Ovarian hyperstimulation syndrome

It’s normal for the ovary to produce fluid in the abdomen as a follicle grows, and to bleed at ovulation. And it’s normal for a corpus luteum to form in the ovary and become cystic in the second half of the cycle. Pain can accompany ovulation and the formation of the corpus luteum, while premenstrual tension can cause bloating, irritability, depression and breast pain. When the ovaries are stimulated to increase the numbers of follicles, as occurs in IVF, all these events and their symptoms can be more pronounced than you might expect in a natural cycle.

Our years of experience at Hollywood Fertility Centre indicate that 1 in 30 stimulations is accompanied by enough pelvic pain in the luteal phase to cause a woman to want to rest in bed for a day or two (mild OHSS).

In about 1 in 250 stimulations, a hospital rest results, mainly for observation and to enable us to give adequate relief of pain (moderate OHSS).
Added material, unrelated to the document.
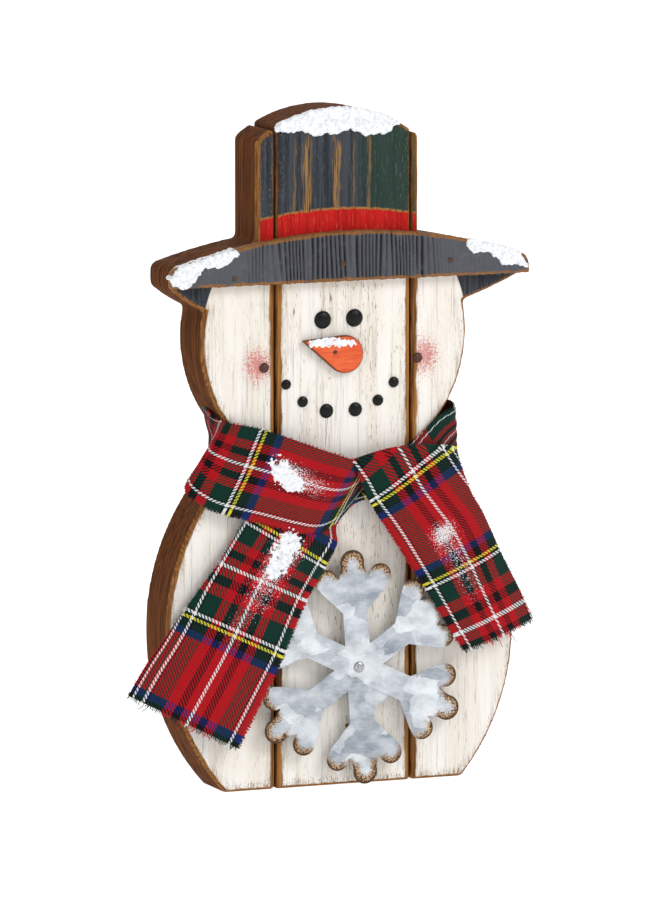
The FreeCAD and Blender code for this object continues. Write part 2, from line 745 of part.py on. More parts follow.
# ---------------------------------------------------------------- dried snow paste
def snow_paste():
    """Make the skins of paste on the crown, on both ends of the brim and on the nose."""
    top = ("upper", "crown_arc_x", "crown_arc_z", "crown_arc_radius")
    body = padded_body("crown_paste", [("y", "paste_crown_low"), ("x", "paste_crown_right"),
                                       top, ("x", "paste_crown_left")],
                       "sizes.paste_thick", "One side")
    finish_node(body, "snow_crown", (0, size("board_front"), 0))

    strip = ("upper", "strip_top_centre_x", "strip_top_centre_z", "strip_top_radius")
    for side in ("left", "right"):
        cells = [f"paste_brim_{side}_{part}" for part in ("low", "end", "start")]
        body = padded_body(f"brim_paste_{side}", [("y", cells[0]), ("x", cells[1]), strip,
                                                  ("x", cells[2])],
                           "sizes.paste_thick", "One side")
        finish_node(body, f"snow_brim_{side}", (0, size("board_front") - size("strip_thick"), 0))

    dab = doc.addObject("Part::Box", "nose_paste")
    bind(dab, Length="sizes.paste_nose_length", Width="sizes.paste_thick / 2",
         Height="sizes.paste_nose_height")
    skin = size("board_front") - size("nose_gap") - size("nose_thick") - size("paste_thick") / 2
    turn = FreeCAD.Rotation(V(0, 1, 0), size("paste_nose_turn"))
    finish_node(dab, "snow_nose", (size("paste_nose_x"), skin, size("paste_nose_z")), turn)


planks()
hat_brim()
back_battens()
domed_nails()
front_nail()
brads()
nose()
snowflake()
flake_mount()
scarf()
scarf_staple()
snow_paste()
doc.recompute()

for item in doc.Objects:
    if "Invalid" in item.State or "Error" in item.State:
        raise RuntimeError(f"{item.Label} did not build: {item.State}")
for item in nodes:
    if item.Shape.isNull() or not item.Shape.isValid() or not item.Shape.Solids:
        raise RuntimeError(f"{item.Label} has no valid shape")

os.makedirs("parts", exist_ok=True)
for item in nodes:
    item.Shape.exportStep(f"parts/{item.Label}.step")
    print(item.Label, len(item.Shape.Solids), round(item.Shape.Volume, 1))
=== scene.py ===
"""Plank snowman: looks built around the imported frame. Lengths are in millimetres, which M()
and MM turn into Blender's metres. Only the camera and the studio are laid out in metres."""

import math

import bmesh
import bpy
import numpy as np
from mathutils import Matrix, Vector, kdtree, noise
from mathutils.bvhtree import BVHTree
from mathutils.geometry import delaunay_2d_cdt


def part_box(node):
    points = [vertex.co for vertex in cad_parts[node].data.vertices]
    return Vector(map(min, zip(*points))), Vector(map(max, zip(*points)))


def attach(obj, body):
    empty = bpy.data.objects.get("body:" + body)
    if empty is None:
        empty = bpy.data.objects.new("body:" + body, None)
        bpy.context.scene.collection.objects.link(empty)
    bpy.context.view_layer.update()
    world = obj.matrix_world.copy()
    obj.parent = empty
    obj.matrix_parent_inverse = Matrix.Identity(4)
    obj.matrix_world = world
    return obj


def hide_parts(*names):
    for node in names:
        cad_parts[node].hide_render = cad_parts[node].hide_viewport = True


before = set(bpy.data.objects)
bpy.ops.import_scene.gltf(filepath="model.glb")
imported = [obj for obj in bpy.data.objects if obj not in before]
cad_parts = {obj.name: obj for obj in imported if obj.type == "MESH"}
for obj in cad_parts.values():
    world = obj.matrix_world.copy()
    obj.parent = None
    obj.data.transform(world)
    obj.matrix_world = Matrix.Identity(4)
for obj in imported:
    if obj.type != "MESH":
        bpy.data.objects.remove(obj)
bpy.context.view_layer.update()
MM = 0.001


def M(*point):
    return Vector(point) * MM


def box_mm(node):
    """Return a node's lowest and highest corners in millimetres."""
    low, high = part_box(node)
    return low / MM, high / MM


# -------- driving values
BOARDS = ("board_left", "board_centre", "board_right")
BOARD_LOW, BOARD_HIGH = box_mm("board_centre")
FACE = BOARD_LOW.y                      # the planks' painted front
BACK = BOARD_HIGH.y
STRIP_LOW, STRIP_HIGH = box_mm("hat_brim")
FLAKE_LOW, FLAKE_HIGH = box_mm("snowflake")
FLAKE_NAIL_LOW, FLAKE_NAIL_HIGH = box_mm("flake_nail")
FLAKE_CENTRE = (FLAKE_NAIL_LOW + FLAKE_NAIL_HIGH) / 2
HEAD_CENTRE = (-4.8, 203.0)
HEAD_RADIUS = 63.5
BAND_LOW = 247.0                        # the painted red hat band, at the middle
BAND_HIGH = 260.1


# -------- camera
def make_camera():
    """Look from the left and a little above, through a long lens; in metres but the target."""
    target = M(-7.2, FACE, 151.9)
    azimuth = math.radians(22.0)
    elevation = math.radians(8.0)
    distance = 4.0
    view_height = 0.4014
    aim = Vector((-math.sin(azimuth) * math.cos(elevation),
                  -math.cos(azimuth) * math.cos(elevation), math.sin(elevation)))
    data = bpy.data.cameras.new("camera")
    data.sensor_width = 36.0
    data.lens = data.sensor_width * distance / view_height
    data.clip_end = 20.0
    camera = bpy.data.objects.new("camera", data)
    camera.location = target + aim * distance
    camera.rotation_euler = aim.to_track_quat("Z", "Y").to_euler()
    bpy.context.scene.collection.objects.link(camera)
    bpy.context.scene.camera = camera


# -------- mesh helpers
def add_object(name, mesh):
    piece = bpy.data.objects.new(name, mesh)
    bpy.context.scene.collection.objects.link(piece)
    return piece


def shade_smooth(piece):
    mesh = piece.data
    mesh.polygons.foreach_set("use_smooth", [True] * len(mesh.polygons))
    return piece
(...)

In about 1 in 1000 stimulations however, there’s enough fluid in either the abdomen or the chest to be of serious medical concern. Severe OHSS increases a woman’s chance of developing a blood clot, which is potentially life threatening. Signs to watch out for are vomiting, diarrhoea and shortness of breath. Contact the Hollywood Fertility Centre if you experience any of these symptoms.

OHSS is a self-limited condition and the ovaries will almost always completely recover. The signs and symptoms will get worse before they get better if there has been a successful conception, because the natural production of human chorionic gonadotrophin (hCG) will then be added to the injected hCG and keep the ovaries stimulated and enlarged for an extra few weeks.

Rarely (in about 1 in 5,000 cases of OHSS), an enlarged ovary can twist on itself, cutting off its blood supply and causing excruciating pain that necessitates immediate hospital admission.